Coltiva il mito di Elizabeth Taylor, la diva dagli occhi viola. E proprio gli occhi, di un azzurro viscerale, hanno già fatto la sua fortuna al cinema: intervista a Sara Ciocca
Ha compiuto 16 anni solo da qualche giorno ma è già da tempo una delle attrici più promettenti del nuovo cinema italiano. Sara Ciocca, sguardo azzurro che sviscera la cinepresa (imperdibile, in questo senso, la sua performance in “America Latina” dei Fratelli d’Innocenzo), si muove sinuosa tra le molteplici diramazioni della settima arte, dal grande al piccolo schermo (è Lucia nella serie di Raiuno “Blanca” in cui recita al fianco di Maria Chiara Giannetta) passando per il doppiaggio che, dice, è una grande scuola per reimparare ad ascoltare l’altro.
Una vita vorticosa. E il tempo per te stessa quando, e dove, lo ritrovi?
Nella musica che per me è terapeutica, una cura. Quando ho bisogno di riflettere, di ritrovare sorta di pace interiore ascolto Chopin, Debussi, Scott Joplin e il ragtime, che è uno dei generi musicali che preferisco. Ed ecco che ritorno a sentirmi viva: mi succede lo stesso anche con la danza che, nel mio lavoro di attrice, mi è molto d’aiuto in termini di movimento scenico, cioè nel saper gestire il mio corpo, la mia presenza davanti ad una cinepresa.
Siani, Ozpetek… Tanti registi importanti del nostro cinema ti hanno diretta. Come nasce la passione per il grande schermo?
Credo sia nato tutto verso i quattro anni, quando scrivevo delle letterine di Natale per i miei nonni e sentivo come l’esigenza, anche con un pizzico di vanità lo ammetto, di declamarle davanti a tutti. Ecco, la mia passione per il cinema è intimamente legata a quella per la scrittura e la poesia, che ancora oggi coltivo. La vera folgorazione l’ho avuta vedendo per la prima volta “Forrest Gump”, con la magnifica ed unica interpretazione di Tom Hanks: lì ho capito che il cinema è una grande fabbrica, che tante persone lavorano, come le membra di un unico corpo, per portare davanti agli occhi dello spettatore la meraviglia della settima arte.
Un mito a cui ti ispiri?
Ho sempre “rubato” molto al cinema muto, quindi Charlie Chaplin. Ma colei che per me è stata e continua ancora oggi ad essere un’icona è Elizabeth Taylor. L’ho vista per la prima volta in “Piccole Donne” e ne sono rimasta affascinata, una stella splendente.

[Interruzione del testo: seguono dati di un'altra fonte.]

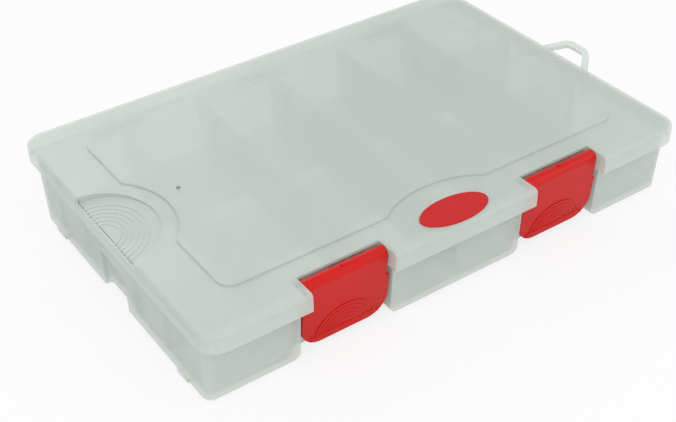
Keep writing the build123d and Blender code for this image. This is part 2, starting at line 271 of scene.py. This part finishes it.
# %% Gate mark on the lid
speck = moulded_plastic(
    "gate_speck", speck_grey, drift=0.15, roughness=0.5, grain_size=0.0004, grain_depth=0.00003
)[0]
lid_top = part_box("lid")[1][2]
gate_spot = (-0.1225, 0.009, lid_top)
gate_radius = 0.0013
gate_rise = 0.0002
moulding_mark(
    "lid_gate_mark", gate_spot, gate_radius, gate_rise, 1, speck, "lid_body"
)
print("gate mark at", [round(value, 4) for value in gate_spot])

# %% Ejector marks under the tray
tray_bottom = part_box("tray")[0][2]
tray_underside = 0.003
column_pitch = 0.0582
column_count = 6
ejector_radius = 0.0035
ejector_rise = 0.00015
for row, mark_y in enumerate((-0.055, 0.055)):
    for column in range(column_count):
        mark_x = column_pitch * (column - (column_count - 1) / 2)
        moulding_mark(
            f"ejector_mark_{row + 1}_{column + 1}",
            (mark_x, mark_y, tray_underside),
            ejector_radius,
            ejector_rise,
            -1,
            frosted,
            "tray_body",
        )
print("ejector marks", 2 * column_count, "tray bottom", tray_bottom)

# %% [markdown]
# ## Finger ridges on the latches
#
# Low on each latch are five concentric arcs that give a fingertip something to grip.
# The solid has the outermost one. The four inside it are half-round ridges: a small
# oval profile is spun about the centre of the arcs and its two ends are closed. A
# bump in the material would vanish at a low angle, while a real ridge catches the
# light as the moulding does.
#
# The ridges are made flat and then laid on the latch's leaning face. That face is
# given by its foot and its top, and a matrix with the face's own directions as its
# columns carries the flat set there.

# %% The leaning face of a latch
latch_x = 0.082
face_foot = Vector((0.0, -0.108, 0.0066))
face_top = Vector((0.0, -0.1126, 0.0512))
face_up = (face_top - face_foot).normalized()
face_out = Vector((1.0, 0.0, 0.0)).cross(face_up)
print("face leans", [round(value, 4) for value in face_out])

# %% One ridge
ridge_half_width = 0.00055
ridge_rise = 0.00045
ridge_start = 0.005
profile_points = 14
ridge_steps = 36


def add_ridge(ridges, radius):
    """Spin a small oval about the origin, from just above the face's foot on each side."""
    start_angle = asin(ridge_start / radius)
    upright = Matrix.Rotation(pi / 2, 3, "X")
    to_start = Matrix.Rotation(start_angle, 3, "Z")
    circle = bmesh.ops.create_circle(ridges, cap_ends=False, segments=profile_points, radius=1.0)
    profile = circle["verts"]
    bmesh.ops.scale(ridges, verts=profile, vec=(ridge_half_width, ridge_rise, 1.0))
    bmesh.ops.rotate(ridges, verts=profile, cent=(0, 0, 0), matrix=upright)
    bmesh.ops.translate(ridges, verts=profile, vec=(radius, 0, 0))
    bmesh.ops.rotate(ridges, verts=profile, cent=(0, 0, 0), matrix=to_start)
    profile_edges = list({edge for vert in profile for edge in vert.link_edges})
    bmesh.ops.spin(
        ridges,
        geom=profile + profile_edges,
        cent=(0, 0, 0),
        axis=(0, 0, 1),
        angle=pi - 2 * start_angle,
        steps=ridge_steps,
    )


# %% Ridges on both latches
ridge_radii = (0.00945, 0.01245, 0.01545, 0.01845)
for side_name, centre_x in (("left", -latch_x), ("right", latch_x)):
    ridges = bmesh.new()
    for radius in ridge_radii:
        add_ridge(ridges, radius)
    open_ends = [edge for edge in ridges.edges if edge.is_boundary]
    bmesh.ops.holes_fill(ridges, edges=open_ends)
    bmesh.ops.recalc_face_normals(ridges, faces=ridges.faces)
    lay = Matrix((Vector((1, 0, 0)), face_up, face_out)).transposed().to_4x4()
    lay.translation = face_foot + Vector((centre_x, 0, 0))
    ridges.transform(lay)
    ridge_mesh = bpy.data.meshes.new(f"latch_{side_name}_ridges")
    ridges.to_mesh(ridge_mesh)
    ridges.free()
    ridge_mesh.polygons.foreach_set("use_smooth", [True] * len(ridge_mesh.polygons))
    ridge_mesh.materials.append(latch_plastic)
    ridge_piece = bpy.data.objects.new(f"latch_{side_name}_ridges", ridge_mesh)
    bpy.context.scene.collection.objects.link(ridge_piece)
    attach(ridge_piece, f"latch_{side_name}_body")
    print(ridge_piece.name, len(ridge_mesh.polygons), "faces")

# %% [markdown]
# ## Floor
#
# The photograph has a plain white ground. The floor lies just under the feet. To the
# light it is a pale matt sheet. To the camera it is mostly plain white, mixed with a
# share of that sheet, so the ground looks white and still keeps the box's shadow.

# %% Floor
floor_mesh = bpy.data.meshes.new("floor")
floor_shape = bmesh.new()
floor_half = 6.0
bmesh.ops.create_grid(floor_shape, x_segments=1, y_segments=1, size=floor_half)
floor_shape.to_mesh(floor_mesh)
floor_shape.free()
floor = bpy.data.objects.new("floor", floor_mesh)
bpy.context.scene.collection.objects.link(floor)
floor_gap = 0.0002
floor.location = (0, 0, tray_bottom - floor_gap)
floor_paint = bpy.data.materials.new("floor_paint")
floor_paint.use_nodes = True
floor_nodes = floor_paint.node_tree.nodes
floor_links = floor_paint.node_tree.links
floor_shader = floor_nodes["Principled BSDF"]
floor_shader.inputs["Base Color"].default_value = (0.9, 0.9, 0.9, 1.0)
floor_shader.inputs["Roughness"].default_value = 0.9
floor_shader.inputs["Specular IOR Level"].default_value = 0.0
floor_glow = floor_nodes.new("ShaderNodeEmission")
floor_ray = floor_nodes.new("ShaderNodeLightPath")
floor_share = floor_nodes.new("ShaderNodeMapRange")
floor_share.inputs["To Max"].default_value = 0.8
floor_mix = floor_nodes.new("ShaderNodeMixShader")
floor_links.new(floor_ray.outputs["Is Camera Ray"], floor_share.inputs["Value"])
floor_links.new(floor_share.outputs["Result"], floor_mix.inputs["Fac"])
floor_links.new(floor_shader.outputs["BSDF"], floor_mix.inputs[1])
floor_links.new(floor_glow.outputs["Emission"], floor_mix.inputs[2])
floor_links.new(floor_mix.outputs["Shader"], floor_nodes["Material Output"].inputs["Surface"])
floor_mesh.materials.append(floor_paint)
print("floor at", round(floor.location.z, 4))

# %% [markdown]
# ## World
#
# The world gives the even light of a white tent. It is full white to the camera and
# weaker to everything else, so that a white background doesn't wash out the box.

# %% World
world = bpy.data.worlds.new("studio")
bpy.context.scene.world = world
world.use_nodes = True
world_nodes = world.node_tree.nodes
world_links = world.node_tree.links
sky = world_nodes["Background"]
sky.inputs["Color"].default_value = (1.0, 1.0, 1.0, 1.0)
ray = world_nodes.new("ShaderNodeLightPath")
level = world_nodes.new("ShaderNodeMapRange")
level.inputs["To Min"].default_value = 0.62
level.inputs["To Max"].default_value = 1.0
world_links.new(ray.outputs["Is Camera Ray"], level.inputs["Value"])
world_links.new(level.outputs["Result"], sky.inputs["Strength"])
print("world strength", level.inputs["To Min"].default_value)

# %% [markdown]
# ## Lamps
#
# Three broad lamps keep the shading soft: the strongest above the left front, a
# weaker one from the right, and one behind that lights the back and shines through
# the frosted walls.

# %% Lamps
def soft_lamp(name, place, aim, size, power):
    """A square area lamp that points from place towards aim."""
    lamp = bpy.data.lights.new(name, "AREA")
    lamp.shape = "SQUARE"
    lamp.size = size
    lamp.energy = power
    holder = bpy.data.objects.new(name, lamp)
    holder.location = place
    holder.rotation_euler = (Vector(aim) - Vector(place)).to_track_quat("-Z", "Y").to_euler()
    bpy.context.scene.collection.objects.link(holder)


soft_lamp("key", (-0.9, -0.9, 1.5), (0, 0, 0), 1.3, 14.0)
soft_lamp("fill", (1.3, -1.0, 0.9), (0, 0, 0), 1.2, 5.0)
soft_lamp("back", (0.2, 1.4, 1.0), (0, 0, 0.03), 1.0, 5.0)

# %% [markdown]
# ## Camera
#
# The camera stands where the photograph's straight edges meet it: to the left, in
# front and above. Its aim point, distance and angles were solved from the corners of
# the lid and tray, so the box fills the frame as it does in the photograph.

# %% Camera
azimuth = radians(-34.208)
elevation = radians(36.955)
roll = radians(-1.172)
distance = 0.767345
aim = Vector((-0.034682, -0.034241, 0.027))
focal_pixels = 1213.14
image_width = 676

back = Vector((sin(azimuth) * cos(elevation), -cos(azimuth) * cos(elevation), sin(elevation)))
right = (-back).cross(Vector((0, 0, 1))).normalized()
up = right.cross(-back)
tilted_right = right * cos(roll) + up * sin(roll)
tilted_up = up * cos(roll) - right * sin(roll)
turn = Matrix((tilted_right, tilted_up, back)).transposed().to_4x4()

lens = bpy.data.cameras.new("camera")
lens.sensor_width = 36.0
lens.lens = focal_pixels / image_width * lens.sensor_width
lens.clip_start = 0.01
camera = bpy.data.objects.new("camera", lens)
camera.matrix_world = Matrix.Translation(aim + back * distance) @ turn
bpy.context.scene.collection.objects.link(camera)
bpy.context.scene.camera = camera
bpy.context.scene.view_settings.view_transform = "Standard"
print("lens", round(lens.lens, 2))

I più piccoli ti ricorderanno come la voce di Anna bambina in “Frozen – Il Segreto di Arendelle”…
Sì, quello è stato uno dei primi ruoli che ho doppiato. Il doppiaggio, rispetto al resto, è arrivato un po’ più tardi nella mia vita artistica, ma anche lì mi si è aperto un mondo. A livello tecnico è un gran lavoro perché sono molti gli elementi in gioco da tenere presenti: il sync, il tempo, calibrare la voce e i suoi colori, le minuzie. E poi soprattutto è importante l’imitazione, quindi l’ascolto.
Il cinema, a più livelli, è dunque un lavoro che non si può fare da soli.
Assolutamente. Ed io sarò sempre infinitamente grata a tutti i miei maestri, da Fiamma Izzo a Marco Tullio Giordana, per essersi presi cura di me e per aver sempre creduto in me. Mi auguro davvero che questo mio percorso possa durare per un lungo, lungo futuro.